In other words, information-systems policies cover risk of direct physical loss to software and hardware. Under such policies, it is certainly not a stretch to find that software and hardware that become nonfunctional due to their inability to recognize four-digit numbers for the calendar year would be a covered loss. Similarly, actions taken under the sue and labor clause to prevent losses to computer software and hardware should be reimbursed by the insurer.
In its submission to the New Jersey Insurance Department, ISO contended [as it did with the Sudden and Accident Pollution Exclusion] that the existing policies did “not cover the kind of loss presented by the Y2K situation” and thus, that the proposed exclusion was merely a clarification of existing coverage. For this reason ISO asserted there was “no rating impact with the attachment of this endorsement.”

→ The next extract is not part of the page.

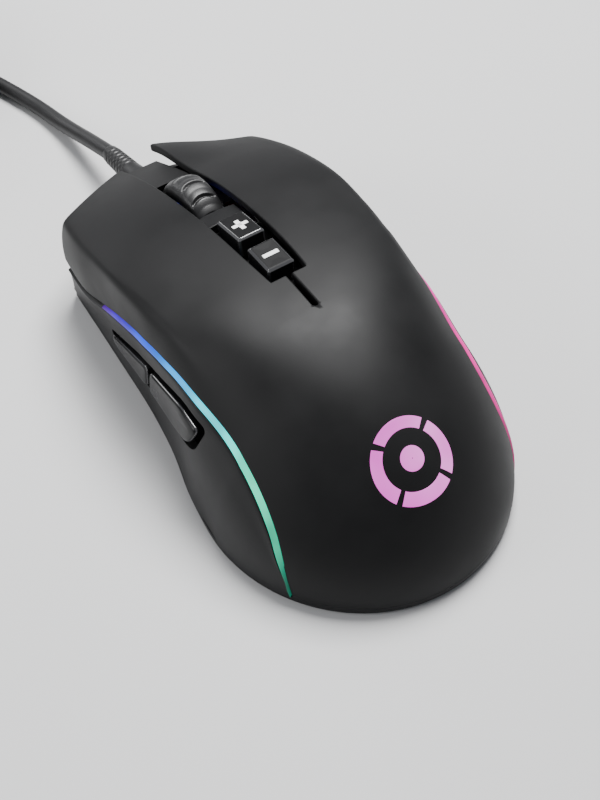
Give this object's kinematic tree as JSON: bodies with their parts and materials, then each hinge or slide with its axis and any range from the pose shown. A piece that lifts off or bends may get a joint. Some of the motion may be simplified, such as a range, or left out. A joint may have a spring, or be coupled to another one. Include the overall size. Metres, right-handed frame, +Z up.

The question arises that if the endorsement is merely a clarification as the ISO statement contended, then why does the endorsement, itself, state that it “changes the policy” and modifies insurance coverage provided? Insurers relying upon IL09-35 or other tenuous defenses would be well advised to consider that, insofar as CGL coverage pertains, the insurer must either defend under reservation of rights or immediately file a declaratory judgment action requesting a declaration of rights under the pertinent policies or be stopped even from raising such defenses. Employers Insurance of Wausau v. Ehlco Liquidating Trust, 186 Ill. 2d 127, 708 N.E.2d 1122 (1999).
In conclusion, any company that has taken steps to remediate its information systems for Y2K problems may have a claim against its property insurer for reimbursement for costs the company has incurred or will thereby incur. Consultation with coverage counsel in this regard would be necessary to confirm the existence of a valid claim.